In the first way, in a large anechoic measuring chamber, the RF outputs of the simulators were connected to individual transmitter antennas spatially distributed in the measuring chamber. The receiving unit, i.e. the receiver including the antenna array, was placed on a motion platform. The movement of the satellites was simply simulated by rotating the motion platform (N.J. Boasman, P. Briggs: “The Development of an Anechoic GPS Test Facility”, Paper presented on ION National Conference, Albuquerque, N. Mex., 24.-26. Jun., 2002). A simulation using distributed antennas in an anechoic measuring chamber is disadvantageous in that, on the one hand, a rather large measuring chamber is required for far field measuring, which may have dimensions of several meters in all directions, and that, on the other hand, the movement of a satellite can only be simulated imperfectly.
In the second way, the RF outputs from the simulator were supplied to an analog device in which the plane wave fronts were generated using analog phase shifters and attenuating elements. The movements of the satellite and of the user were simulated by readjusting the phase shifters and the attenuating elements. Thus, up to eight antenna elements could be simulated at the output with sixteen input signals (D. Howell, D. Jacobs, B. Rahn, G. Green: “Virtual Flight Testing—A Versatile Approach to Evaluate Future GPS Anti-Jam Technologies”, Proceedings of ION NTM 26.-28. Jan. 2000, Anaheim, Calif., USA).
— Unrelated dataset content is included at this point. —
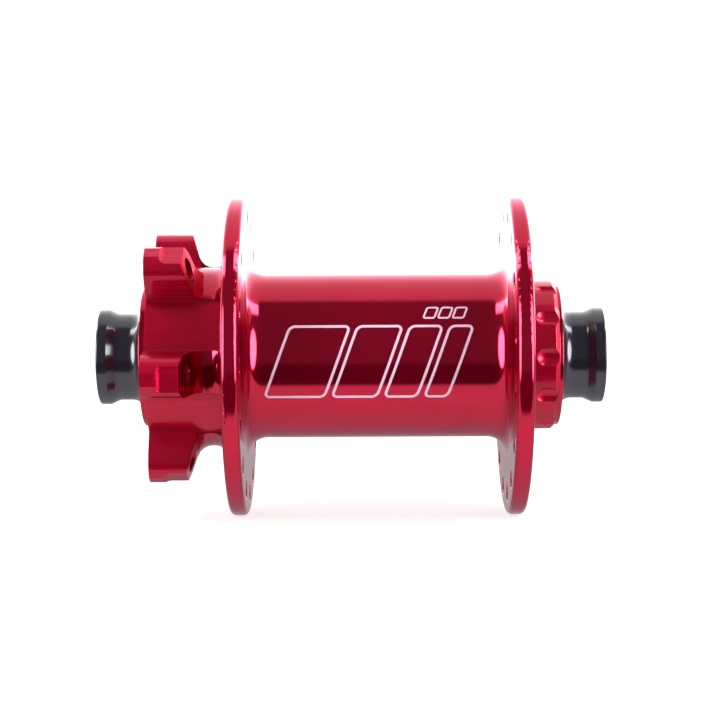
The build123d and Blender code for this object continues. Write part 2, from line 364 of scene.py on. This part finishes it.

The disadvantage of an analog device for generating the plane wavefronts consists in the high hardware effort for the realization, which increases proportional to the product of the input and output signals. Compared to a digital solution, the analog variant is much less versatile, since modifications always require a new hardware design. An additional multipath channel simulation within this analog unit is not possible.
From A. Hornbostel, A. Schroth, H. Denks, M. Holbrow: “A New Signal Simulation Tool for Testing of Receivers with Controlled Reception Pattern Antennas”, ION 2004, Long Beach, 21.-24. Sep., 2004, and from A. Hombostel, A. Schroth, H. Denks, A. Konovaltsev, H. Venus, M. Holbrow: “A New Approach for Testing of Receivers with Controlled Reception Pattern Antennas”, Proceedings of Navitec 2004, ESA/ESTEC, Nordwijk, 8.-10. Dec., 2004, a digitally operating signal simulation tool for testing and developing GNSS receivers, especially for GPS and the future Galileo, is known which are adapted to orient a plurality of independent antenna beams to different signal-emitting radio transmitters and to simultaneously suppress interference signals and which comprise an adaptively controllable antenna array assembled from elements. This known simulation tool, which is also based on the above mentioned signal simulator “Spirent STR 4790”, includes a signal generator generating a plurality of digital signals in the complex baseband and a matrix processor.
The input signals of this matrix processor are the digital signals generated in the complex baseband by the signal generator and its output signals form the received signals of the individual elements of the antenna array of the radio receiver. Within the matrix processor, the input signals of the matrix processor are modulated in the digital portion by phase shifting corresponding to their direction of incidence and to the relative positions of the elements within the antenna array of the radio receiver. The phase-shifted signals are then combined and supplied to the individual outputs of the digital matrix processor. The main feature of this simulation tool is the generation of individual digital baseband satellite signals that, using an external digital matrix processor, can be converted to the input signals of the individual elements of an antenna array, the matrix processor performing a wave front generation for each satellite signal, which depends on the direction of incidence, and delivering the combined baseband signals for each antenna element as the output signal.
The output signals from the matrix processor may either be fed directly into a baseband receiver or they can be returned to the signal generator for conversion to RF signals. This simulation tool already allows for the testing and developing of satellite navigation receivers with an adaptively controllable antenna array for orienting a plurality of independent antenna beams in a small laboratory and requires no large anechoic measuring chamber.